- **Task statement**
Return exactly the listing's lines, from its first line to the line holding "axis along X.", ends included.

- **Given material**
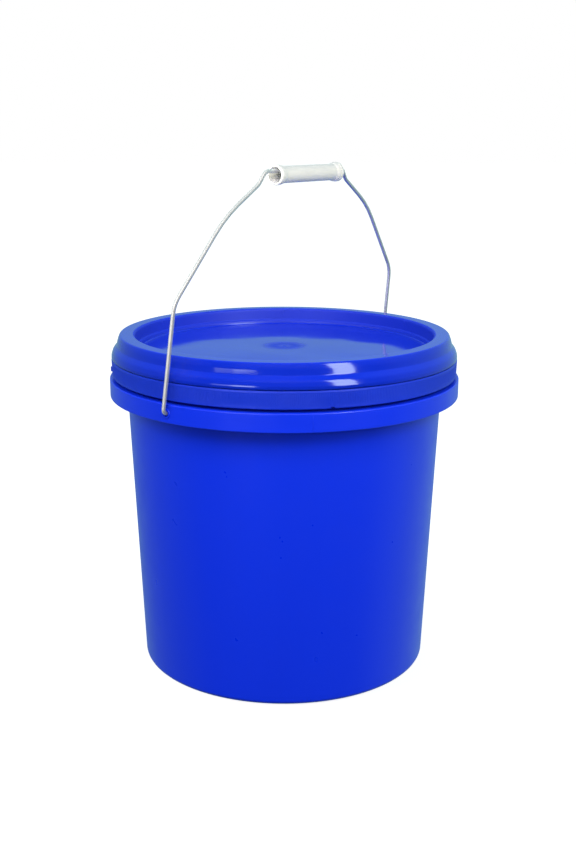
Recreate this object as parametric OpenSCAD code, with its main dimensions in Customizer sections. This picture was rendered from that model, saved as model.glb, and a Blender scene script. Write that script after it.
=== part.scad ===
// Ten-litre wash bucket: a moulded pail, a press-on lid with a tear band and a gasket,
// and a wire bail with a loose hollow grip. Millimetres, +Z up, origin at the middle of
// the foot. The bail turns about an axis along X.

/* [Pail] */
// Outer radius of the wall at the foot
foot_r = 116.6; // [114:0.2:118]
// Outer radius of the wall under the carrying ring
wall_r = 126.2; // [125.6:0.1:126.6]
// Thickness of the wall
wall_t = 1.8; // [1.5:0.1:2.2]
// Radius of the corner between the foot and the wall
foot_round = 4; // [2:0.5:6]
// Height of the floor's underside above the foot
foot_recess = 3.5; // [2:0.5:5]

/* [Carrying ring] */
// Outer radius of the carrying ring
ring_r = 140; // [139.6:0.1:140.4]
// Height of the ring's lower edge
ring_z = 221.5; // [219:0.5:222]
// Height of the ring's top face
ring_top = 235.7; // [235:0.1:236.5]
// Thickness of the ring and of its top flange
ring_t = 1.8; // [1.5:0.1:2.1]
// Number of gussets between the wall and the ring
gussets = 24; // [12:12:36]

/* [Ears] */
// Height of the ear holes and of the bail's axis
ear_z = 228.5; // [228:0.1:229]
// Radius of the ear holes
ear_hole_r = 2.4; // [2:0.1:2.8]
// Radius of the raised collar around each ear hole
collar_r = 4; // [3.6:0.1:4.5]

/* [Lid] */
// Height of the lid's crown
crown_z = 270; // [269.5:0.1:271]
// Radius of the edge between the crown and the recess
recess_r = 119.4; // [118.8:0.1:119.8]
// Height of the lid's panel, which carries the foot of a bucket stacked on top
panel_z = 257; // [256:0.5:258]
// Number of small ribs on the recess wall
recess_ribs = 6; // [3:1:12]
// Height of the tear band
band_h = 13.1; // [12:0.1:13.3]
// Number of bridges between the tear band and the lid
bridges = 24; // [12:6:36]

/* [Bail] */
// Diameter of the wire
wire_d = 3; // [2.6:0.1:3.2]
// Half the distance between the bail's two legs at the ears
leg_x = 142.5; // [142.2:0.1:143.5]
// Height of the wire's crown above the ears, in the bail's own plane
bail_h = 170.1; // [165:0.5:180]
// Lean of the bail towards the front
lean = 6.7; // [0:0.1:12]

/* [Grip] */
// Length of the grip
grip_l = 80; // [70:1:94]
// Diameter of the grip's middle
grip_d = 12.6; // [12:0.1:14]
// Diameter of the collar at each end of the grip
grip_collar_d = 15.2; // [14.6:0.1:17]
// Diameter of the grip's bore
grip_bore_d = 9.6; // [9:0.1:10.4]
// Distance of the grip's middle from the bucket's middle
grip_x = 2.5; // [0:0.5:7]

/* [Hidden] */
$fn = 96;

pail_blue = [0.10, 0.22, 0.86];
lid_blue = [0.08, 0.19, 0.80];
band_blue = [0.10, 0.21, 0.78];
gasket_grey = [0.55, 0.56, 0.58];
wire_grey = [0.72, 0.73, 0.74];
grip_white = [0.93, 0.93, 0.93];

// Pail
draft = (wall_r - foot_r) / ring_z;
floor_t = 2.5;
floor_z = foot_recess + floor_t;
floor_round = 6;
neck_r = 128.4;
neck_t = 2;
rim_r = 131;
rim_z = 265.9;
rim_round = 2.6;
rim_bottom = 257.5;
gusset_t = 1.4;
gusset_drop = 10;
collar_proud = 0.5;
boss_r = 6;
boss_x = 136.2;
gate_r = 2;
gate_proud = 0.6;
parting_at = 226;

// Lid
lid_t = 1.8;
skirt_t = 1.6;
ledge_z = 260;
ledge_r = 116.5;
wall_foot_r = 118.2;
crown_r = 131.9;
crown_round = 1.8;
shoulder_r = 132.9;
shoulder_z = 266.2;
valley_r = 134;
valley_z = 261.6;
flare_r = 136.9;
flare_z = 258;
bead_r = 138.1;
bead_z = 254.2;
lid_edge_z = 251.9;
skirt_in = 132.2;
snap_r = 131.4;
snap_z = 256;
seal_r = 124.9;
seal_z = 259;
dome_r = 104;
dome_h = 1.2;
gate_disc_r = 14.5;
gate_disc_deep = 0.4;
rib_w = 1.2;
rib_deep = 0.9;
rib_at = 38.4;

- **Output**
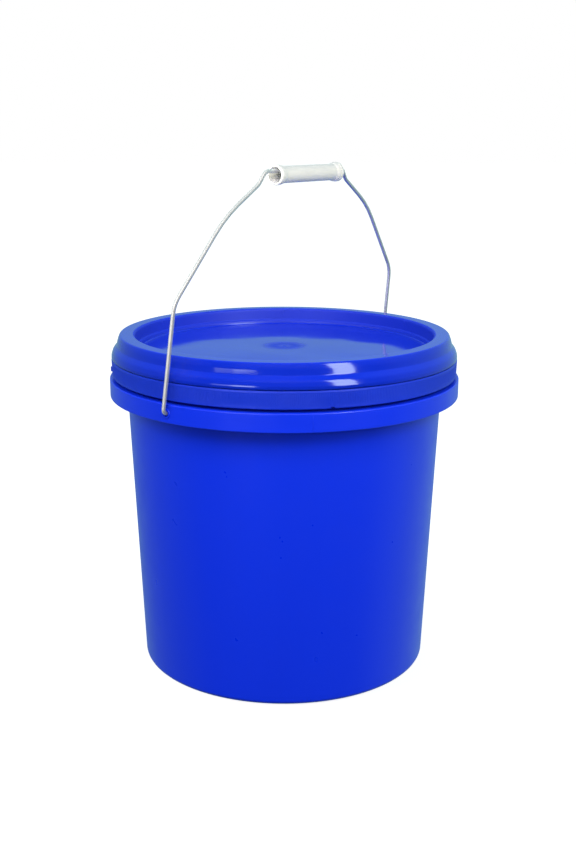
Recreate this object as parametric OpenSCAD code, with its main dimensions in Customizer sections. This picture was rendered from that model, saved as model.glb, and a Blender scene script. Write that script after it.
=== part.scad ===
// Ten-litre wash bucket: a moulded pail, a press-on lid with a tear band and a gasket,
// and a wire bail with a loose hollow grip. Millimetres, +Z up, origin at the middle of
// the foot. The bail turns about an axis along X.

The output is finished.